TASK DESCRIPTION :: Reproduce the complete listing without any deviation.

_ _ _

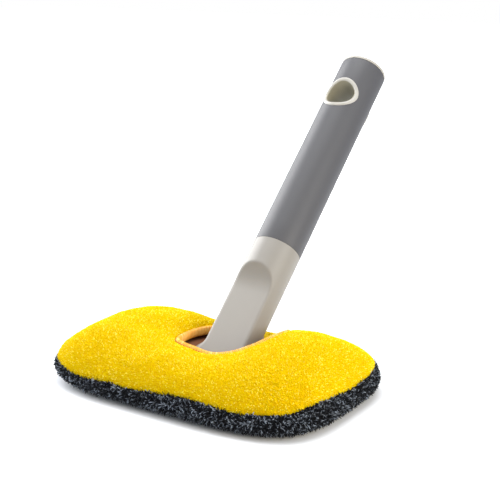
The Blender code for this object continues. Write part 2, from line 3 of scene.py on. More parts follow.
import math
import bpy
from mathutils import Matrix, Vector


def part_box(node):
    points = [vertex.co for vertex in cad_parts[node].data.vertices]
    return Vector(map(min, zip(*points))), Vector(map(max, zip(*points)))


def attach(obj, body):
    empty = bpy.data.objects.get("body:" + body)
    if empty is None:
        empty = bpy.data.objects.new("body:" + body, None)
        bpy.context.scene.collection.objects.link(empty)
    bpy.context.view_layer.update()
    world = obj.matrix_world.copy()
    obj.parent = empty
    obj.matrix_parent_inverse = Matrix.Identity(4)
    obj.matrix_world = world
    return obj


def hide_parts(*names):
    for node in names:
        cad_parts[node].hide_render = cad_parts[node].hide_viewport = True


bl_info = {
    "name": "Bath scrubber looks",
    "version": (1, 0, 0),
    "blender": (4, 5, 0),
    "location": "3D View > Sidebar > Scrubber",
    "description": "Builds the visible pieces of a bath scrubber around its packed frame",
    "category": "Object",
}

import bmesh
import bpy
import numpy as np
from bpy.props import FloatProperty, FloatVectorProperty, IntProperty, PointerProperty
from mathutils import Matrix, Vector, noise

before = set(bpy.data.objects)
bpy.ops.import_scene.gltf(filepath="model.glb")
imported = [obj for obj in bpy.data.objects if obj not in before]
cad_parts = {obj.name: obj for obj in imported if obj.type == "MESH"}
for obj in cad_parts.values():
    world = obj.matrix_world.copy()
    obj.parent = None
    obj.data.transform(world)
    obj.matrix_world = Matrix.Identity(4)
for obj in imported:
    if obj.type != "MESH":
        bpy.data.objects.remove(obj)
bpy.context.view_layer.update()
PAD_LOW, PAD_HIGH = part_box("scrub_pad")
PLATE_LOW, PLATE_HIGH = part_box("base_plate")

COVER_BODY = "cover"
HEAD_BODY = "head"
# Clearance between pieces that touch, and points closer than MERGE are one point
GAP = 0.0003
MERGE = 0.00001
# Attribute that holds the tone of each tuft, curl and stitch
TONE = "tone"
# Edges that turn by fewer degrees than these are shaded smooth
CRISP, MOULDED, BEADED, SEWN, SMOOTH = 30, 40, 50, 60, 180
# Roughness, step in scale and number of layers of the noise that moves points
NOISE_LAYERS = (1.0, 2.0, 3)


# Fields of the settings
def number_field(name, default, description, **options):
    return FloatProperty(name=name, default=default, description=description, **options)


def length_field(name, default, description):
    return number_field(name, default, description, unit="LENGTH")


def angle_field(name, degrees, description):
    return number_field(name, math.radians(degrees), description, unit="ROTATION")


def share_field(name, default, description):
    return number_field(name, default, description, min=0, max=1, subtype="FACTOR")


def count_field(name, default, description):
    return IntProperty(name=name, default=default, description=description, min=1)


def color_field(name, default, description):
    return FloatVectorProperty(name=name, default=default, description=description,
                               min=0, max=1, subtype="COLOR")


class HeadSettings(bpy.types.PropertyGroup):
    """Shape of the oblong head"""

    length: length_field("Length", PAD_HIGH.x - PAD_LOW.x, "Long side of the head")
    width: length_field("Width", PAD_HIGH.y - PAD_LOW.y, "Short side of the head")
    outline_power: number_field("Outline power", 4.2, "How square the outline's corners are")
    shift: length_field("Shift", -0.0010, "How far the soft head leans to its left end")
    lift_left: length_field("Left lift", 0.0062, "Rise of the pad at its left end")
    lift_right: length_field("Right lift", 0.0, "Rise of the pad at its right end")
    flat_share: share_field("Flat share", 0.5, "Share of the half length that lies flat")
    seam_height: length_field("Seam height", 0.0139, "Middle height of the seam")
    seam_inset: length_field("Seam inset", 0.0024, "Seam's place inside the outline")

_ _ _

TASK OUTPUT ::
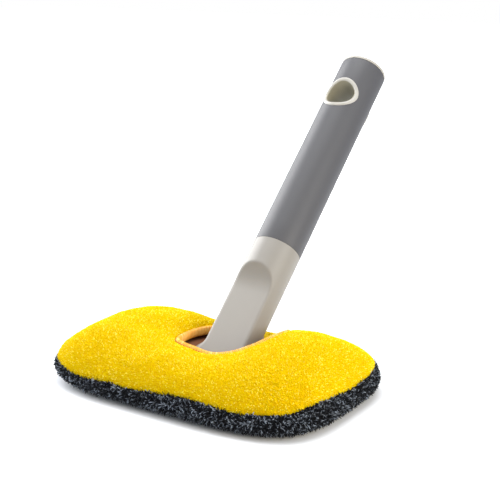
The Blender code for this object continues. Write part 2, from line 3 of scene.py on. More parts follow.
import math
import bpy
from mathutils import Matrix, Vector


def part_box(node):
    points = [vertex.co for vertex in cad_parts[node].data.vertices]
    return Vector(map(min, zip(*points))), Vector(map(max, zip(*points)))


def attach(obj, body):
    empty = bpy.data.objects.get("body:" + body)
    if empty is None:
        empty = bpy.data.objects.new("body:" + body, None)
        bpy.context.scene.collection.objects.link(empty)
    bpy.context.view_layer.update()
    world = obj.matrix_world.copy()
    obj.parent = empty
    obj.matrix_parent_inverse = Matrix.Identity(4)
    obj.matrix_world = world
    return obj


def hide_parts(*names):
    for node in names:
        cad_parts[node].hide_render = cad_parts[node].hide_viewport = True


bl_info = {
    "name": "Bath scrubber looks",
    "version": (1, 0, 0),
    "blender": (4, 5, 0),
    "location": "3D View > Sidebar > Scrubber",
    "description": "Builds the visible pieces of a bath scrubber around its packed frame",
    "category": "Object",
}

import bmesh
import bpy
import numpy as np
from bpy.props import FloatProperty, FloatVectorProperty, IntProperty, PointerProperty
from mathutils import Matrix, Vector, noise

before = set(bpy.data.objects)
bpy.ops.import_scene.gltf(filepath="model.glb")
imported = [obj for obj in bpy.data.objects if obj not in before]
cad_parts = {obj.name: obj for obj in imported if obj.type == "MESH"}
for obj in cad_parts.values():
    world = obj.matrix_world.copy()
    obj.parent = None
    obj.data.transform(world)
    obj.matrix_world = Matrix.Identity(4)
for obj in imported:
    if obj.type != "MESH":
        bpy.data.objects.remove(obj)
bpy.context.view_layer.update()
PAD_LOW, PAD_HIGH = part_box("scrub_pad")
PLATE_LOW, PLATE_HIGH = part_box("base_plate")

COVER_BODY = "cover"
HEAD_BODY = "head"
# Clearance between pieces that touch, and points closer than MERGE are one point
GAP = 0.0003
MERGE = 0.00001
# Attribute that holds the tone of each tuft, curl and stitch
TONE = "tone"
# Edges that turn by fewer degrees than these are shaded smooth
CRISP, MOULDED, BEADED, SEWN, SMOOTH = 30, 40, 50, 60, 180
# Roughness, step in scale and number of layers of the noise that moves points
NOISE_LAYERS = (1.0, 2.0, 3)


# Fields of the settings
def number_field(name, default, description, **options):
    return FloatProperty(name=name, default=default, description=description, **options)


def length_field(name, default, description):
    return number_field(name, default, description, unit="LENGTH")


def angle_field(name, degrees, description):
    return number_field(name, math.radians(degrees), description, unit="ROTATION")


def share_field(name, default, description):
    return number_field(name, default, description, min=0, max=1, subtype="FACTOR")


def count_field(name, default, description):
    return IntProperty(name=name, default=default, description=description, min=1)


def color_field(name, default, description):
    return FloatVectorProperty(name=name, default=default, description=description,
                               min=0, max=1, subtype="COLOR")


class HeadSettings(bpy.types.PropertyGroup):
    """Shape of the oblong head"""

    length: length_field("Length", PAD_HIGH.x - PAD_LOW.x, "Long side of the head")
    width: length_field("Width", PAD_HIGH.y - PAD_LOW.y, "Short side of the head")
    outline_power: number_field("Outline power", 4.2, "How square the outline's corners are")
    shift: length_field("Shift", -0.0010, "How far the soft head leans to its left end")
    lift_left: length_field("Left lift", 0.0062, "Rise of the pad at its left end")
    lift_right: length_field("Right lift", 0.0, "Rise of the pad at its right end")
    flat_share: share_field("Flat share", 0.5, "Share of the half length that lies flat")
    seam_height: length_field("Seam height", 0.0139, "Middle height of the seam")
    seam_inset: length_field("Seam inset", 0.0024, "Seam's place inside the outline")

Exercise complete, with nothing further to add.